John Welcome to today’s episode of Tomorrow’s Leader. Thank you for joining us today. So, first of all, first things first, the the answer to the riddle from a couple of weeks ago, which I neglected to tell you last episode. So this is two episodes to go. If you want to go back and listen up, I’m going to tell you what it is anyway. I got no, no correct answers. So I’m going to tell you the answer. And the riddle is or was. How can a father and son also be brothers? Father and son are also brothers. Is that possible? Is it even possible? Yes, it is. And here’s the answer. Father and son are part of the same fraternity. And hence. Yes, I said hence. Hence they are also brothers. There you go. Now you know what the best part of that riddle is? The best part of the riddle is two great things about it. One is nobody gets it right. Secondly, as I came up with it, I invented it. I invented a riddle. I am literally a riddle inventor. I created that. I don’t know if there’s a way for me to copyright that or something, but that’s my baby. 

John That’s my riddle. So and nobody gets it. And if you’re sitting there listening and saying, Well, I knew the answer to that, it doesn’t count. I didn’t hear from you. I didn’t get a text. I didn’t get an email. I didn’t get a call. Nothing. So UN wage guesses or UN certified or submitted guesses don’t count. So sorry in any event, but that is the answer to the riddle. So I have gotten into fantasy football and I got to tell you, this is kind of like an addiction now. I don’t know. I’m sure many of you have been doing this for a lot of years. I did it a couple of years ago and then I missed it last year and I got into it this year. And it’s not for success. It’s not because I’m doing well. I got to tell you, I lost the first three weeks I lost and the first week I absolutely deserved to lose. I had two guys on my roster that weren’t even playing. Like, what? I just. I totally lost track of time. I didn’t check my my roster, you know, before the 1:00 game on Sunday and just had two guys in there that were We’re not playing. Oh, yeah, yeah, yeah, yeah. No, you can’t expect to win in those circumstances. So I lost like I got my butt kicked that week. Second week I should have lost also. Third week I lost by like a fraction of a point, literally was down to the last minute of Sunday night’s game. I needed my running back just to touch the ball and it didn’t happen. So I lost by a fraction of a point. Just disappointing. I won week four and I’m just about, I hope, knock on wood to win week five. 

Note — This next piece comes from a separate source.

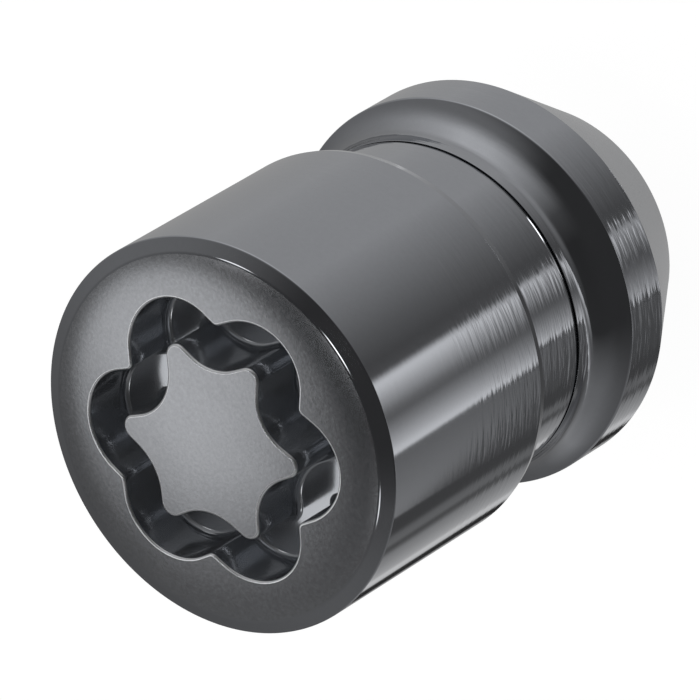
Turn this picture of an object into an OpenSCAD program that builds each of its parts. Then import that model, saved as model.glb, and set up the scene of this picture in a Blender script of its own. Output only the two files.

John So I’ll keep you updated. But in any event, I bring this up only because there was a great game last night. There’s a lot of great games. But the Eagles wow five and oh go birds five and oh undefeated so far this season that’s awesome. Love it. They had a game they’re playing against the Cardinals last night. Cardinals 18 seconds left. In the fourth quarter, they had a 43 yard, 43 yard field goal attempt to tie it it in overtime. And unfortunately, Matt Amendola, unfortunately for him and the Cardinals shanked it right and missed the field goal attempt obviously devastated feel bad for the guy I mean my gosh so can you imagine the pressure in that situation? You know, the whole team is relying on you. You’ve got one kick. You got to make it. It’s 43 yards. It’s not a short kick, but not a real long kick and very doable. And you shank it. And in any event, needless to say, blame going all over the place toward him and presses all over the guy. They get the, you know, Diana interview, the guy, poor guy after the, you know, locker room, they get him outside the locker room is surrounded by reporters peppering with questions. And then Justin Pugh comes over and says, breaks up the interview. He interrupts the interviews like, guys, no, no, no, no, no. This is not one guy. This is not we don’t lose because of a missed kick. I could have blocked better. We could have played we could have played the whole game. But it better. Everybody had something to do with this loss. It wasn’t just one person. It wasn’t one kick. We lost the game throughout the game. We didn’t lose it in the last 18 seconds. 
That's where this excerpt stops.